The incredible popularity of Salah has led to researchers from Stanford University’s Immigration Policy Lab to raise the question: Can exposure to successful celebrities from an often stigmatised group reduce prejudice towards that group? They suggest that it can. They draw this conclusion after observing that Salah’s presence has inspired Liverpool fans to become less Islamophobic in general.
The researchers describe three ways in which they have reached their conclusion.
* First, using a counterfactual hate crime rate, they found that Merseyside county (where Liverpool is housed) had a 18.9% lower hate crime rate after Salah was signed, relative to the expected rate had he not been signed. The decrease is larger than in other counties; moreover, the decline is hate crimes is sharper than in any other crime category.
* Second, the researchers analysed 15 million tweets by followers of prominent clubs in the English Premier League. Generating a counterfactual anti-Muslim tweet rate by fans of other teams, they found that the proportion of anti-Muslim tweets by Liverpool fans after Salah joined was 53.2% lower than the expected rate had he not joined Liverpool (3.4% versus 7.2% of tweets related to Muslims).

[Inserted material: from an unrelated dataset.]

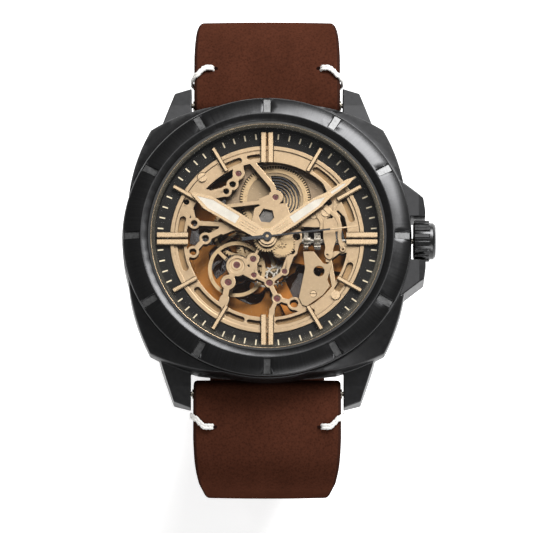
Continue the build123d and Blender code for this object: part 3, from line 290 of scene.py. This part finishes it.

* Finally, they conducted a survey experiment among 8,060 Liverpool fans. The results suggest that exposure to Salah may reduce prejudice by familiarising fans with Islam. “Priming respondents with information about Salah’s religious practices boosted the belief that Islam is compatible with British values by around 5 percentage points, compared to the baseline rate of 18% among the control group,” the report said.